According to Article 85(1) CTMR, the losing party in opposition proceedings must bear the fees and costs incurred by the other party.
Since the applicant is the losing party, it must bear the opposition fee as well as the costs incurred by the opponent in the course of these proceedings.
According to Rule 94(3), (6) and (7)(d)(i) CTMIR, the costs to be paid to the opponent are the opposition fee and the costs of representation which are to be fixed on the basis of the maximum rate set therein.

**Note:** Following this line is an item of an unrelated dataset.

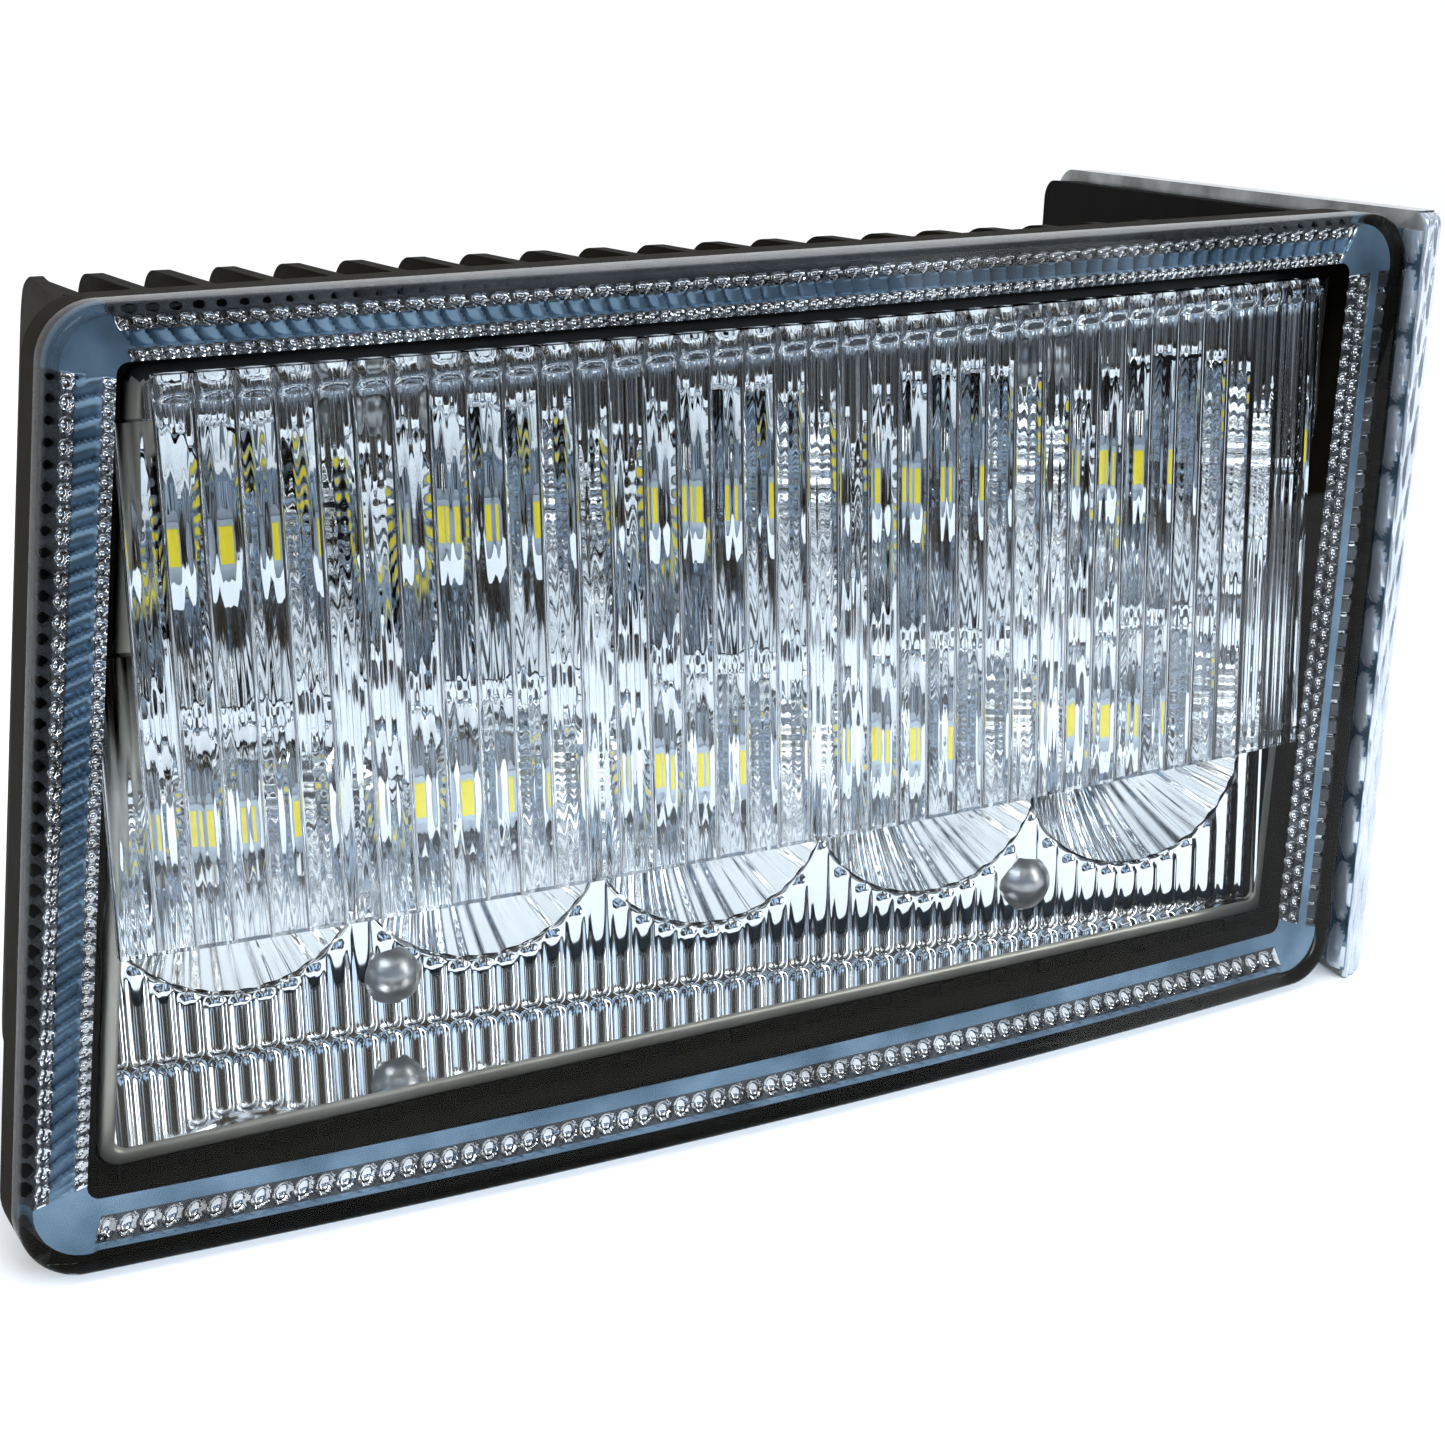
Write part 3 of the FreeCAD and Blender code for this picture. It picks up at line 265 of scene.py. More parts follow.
def build(name, points, faces, material, replaced, sharp_angle=35.0, others=()):
    """A mesh piece from points in millimetres, which stands for a CAD node."""
    mesh = bpy.data.meshes.new(name)
    mesh.from_pydata([tuple(Vector(point) * MM) for point in points], [], faces)
    mesh.validate()
    mesh.shade_smooth()
    mesh.set_sharp_from_angle(angle=math.radians(sharp_angle))
    mesh.materials.append(material)
    for number, (other_material, other_faces) in enumerate(others, start=1):
        mesh.materials.append(other_material)
        for index in other_faces:
            mesh.polygons[index].material_index = number
    piece = bpy.data.objects.new(name, mesh)
    bpy.context.scene.collection.objects.link(piece)
    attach(piece, "root")
    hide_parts(replaced)
    return piece


def outline_corners(left, right, bottom, top):
    """The lens outline's corners, counter-clockwise from bottom left, drawn in by four insets."""
    corners = []
    for at_left, z in ((True, bottom - HALF_HEIGHT), (False, bottom - HALF_HEIGHT),
                       (False, HALF_HEIGHT - top), (True, HALF_HEIGHT - top)):
        edge = LEFT_MIDDLE + LEFT_SLOPE * z + left if at_left else RIGHT_MIDDLE + RIGHT_SLOPE * z - right
        corners.append(Vector((edge, z)))
    return corners


def rounded_loop(corners, radius, side_counts, arc_count):
    """Points round a quadrilateral with filleted corners: side 0 is the bottom, then right, top, left."""
    fillets = []
    for index, corner in enumerate(corners):
        before = (corners[index - 1] - corner).normalized()
        after = (corners[(index + 1) % 4] - corner).normalized()
        half_angle = before.angle(after) / 2
        middle = corner + (before + after).normalized() * (radius / math.sin(half_angle))
        reach = radius / math.tan(half_angle)
        fillets.append((middle, corner + before * reach, corner + after * reach))
    points = []
    for index in range(4):
        middle, _, leave = fillets[index]
        following, arrive, after_arc = fillets[(index + 1) % 4]
        for step in range(side_counts[index]):
            points.append(leave.lerp(arrive, step / side_counts[index]))
        first = math.atan2(arrive.y - following.y, arrive.x - following.x)
        last = math.atan2(after_arc.y - following.y, after_arc.x - following.x)
        turn = (last - first) % (2 * math.pi)
        for step in range(arc_count):
            angle = first + turn * step / arc_count
            points.append(following + radius * Vector((math.cos(angle), math.sin(angle))))
    return points


def stitch(faces, first, second, count):
    """Quads between two closed rings of points that start at two indexes."""
    for index in range(count):
        after = (index + 1) % count
        faces.append((first + index, first + after, second + after, second + index))


# How far the window lies in from the lens outline on each side, and what stands between the two.
WINDOW = {"left": 10.6, "right": 13.5, "bottom": 11.7, "top": 8.8}
WINDOW_CORNER = 2.0
BORDER = 11.0
WALL_SHARE = 2.6 / BORDER
LENS_THICK = 3.0
FLANGE = 7.0
RIPPLE_SHARE = 0.08
SAMPLE = 0.34
ARC_SAMPLES = 40
BACK_ROWS = 30
OUTLINE_SIDES = ("bottom", "right", "top", "left")

# The rounded outer edge of the lens, as distances in from the outline and back from the face.
EDGE_ROUND = ((0, 1.6), (0.25, 0.75), (0.75, 0.25), (1.6, 0))

# Rows of oval beads: pitch, distance in from the outline, half length, half width and height.
BEAD_PITCH = 3.75
BOTTOM_PITCH = 3.9
BOTTOM_BEADS = (BOTTOM_PITCH, 6.4, 1.8, 2.0, 1.7)
RIGHT_BEADS = (BEAD_PITCH, 9.3, 1.6, 1.3, 1.5)
RIGHT_WINDOW_BEADS = (BEAD_PITCH, 12.0, 1.5, 1.3, 1.5)
OUTER_HALF_WIDE = 1.1
OUTER_BEAD = (1.65, OUTER_HALF_WIDE, 1.6)
SMALL_PITCH, SMALL_AT = 2.5, 1.0
SMALL_BEAD = (1.15, 1.0, 1.2)
BEAD_LEAST = 0.15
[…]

Although the winning party is no longer represented by a professional representative at the time of rendering this decision, it was represented by a professional representative within the meaning of Article 93 CTMR in the course of the opposition proceedings. Therefore, the winning party incurred representation costs which it is entitled to recover, in accordance with Rule 94(7)(d) CTMIR.
The Opposition Division
According to Article 59 CTMR, any party adversely affected by this decision has a right to appeal against this decision. According to Article 60 CTMR, notice of appeal must be filed in writing at the Office within two months of the date of notification of this decision. Furthermore, a written statement of the grounds of appeal must be filed within four months of the same date. The notice of appeal will be deemed to be filed only when the appeal fee of EUR 800 has been paid.
The amount determined in the fixation of the costs may only be reviewed by a decision of the Opposition Division on request. According to Rule 94(4) CTMIR, such a request must be filed within one month from the date of notification of this fixation of costs and shall be deemed to be filed only when the review fee of EUR 100 (Article 2(30) CTMFR) has been paid.